» PROVIDED DATA
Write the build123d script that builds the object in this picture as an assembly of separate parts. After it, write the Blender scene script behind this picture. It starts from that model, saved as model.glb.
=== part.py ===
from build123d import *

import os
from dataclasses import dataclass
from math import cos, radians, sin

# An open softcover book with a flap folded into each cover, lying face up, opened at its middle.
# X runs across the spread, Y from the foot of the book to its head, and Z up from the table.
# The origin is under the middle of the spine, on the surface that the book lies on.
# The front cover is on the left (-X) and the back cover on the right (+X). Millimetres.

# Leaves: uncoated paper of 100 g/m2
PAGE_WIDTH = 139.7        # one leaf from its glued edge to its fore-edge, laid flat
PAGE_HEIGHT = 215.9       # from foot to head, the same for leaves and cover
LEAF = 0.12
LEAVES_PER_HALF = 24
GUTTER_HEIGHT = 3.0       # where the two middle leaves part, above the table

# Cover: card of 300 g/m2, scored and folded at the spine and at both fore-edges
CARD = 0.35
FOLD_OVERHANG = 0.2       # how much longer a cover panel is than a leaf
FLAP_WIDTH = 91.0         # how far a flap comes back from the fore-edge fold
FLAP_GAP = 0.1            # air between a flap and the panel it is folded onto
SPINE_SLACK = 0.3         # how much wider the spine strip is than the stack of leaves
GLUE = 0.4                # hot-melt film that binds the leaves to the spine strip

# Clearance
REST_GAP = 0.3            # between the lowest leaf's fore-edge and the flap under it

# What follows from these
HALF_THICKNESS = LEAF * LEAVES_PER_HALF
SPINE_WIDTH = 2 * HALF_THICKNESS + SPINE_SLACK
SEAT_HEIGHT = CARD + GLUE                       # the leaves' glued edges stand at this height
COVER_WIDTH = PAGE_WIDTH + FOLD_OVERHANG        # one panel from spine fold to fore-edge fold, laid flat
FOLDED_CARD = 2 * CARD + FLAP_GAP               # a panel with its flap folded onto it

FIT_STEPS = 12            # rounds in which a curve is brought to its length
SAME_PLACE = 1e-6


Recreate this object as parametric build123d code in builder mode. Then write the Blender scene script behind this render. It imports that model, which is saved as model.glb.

» SHORT EXERCISE
List the lines of the records where "which" occurs.

» TASK RESULT
FIT_STEPS = 12            # rounds in which a curve is brought to its length
Recreate this object as parametric build123d code in builder mode. Then write the Blender scene script behind this render. It imports that model, which is saved as model.glb.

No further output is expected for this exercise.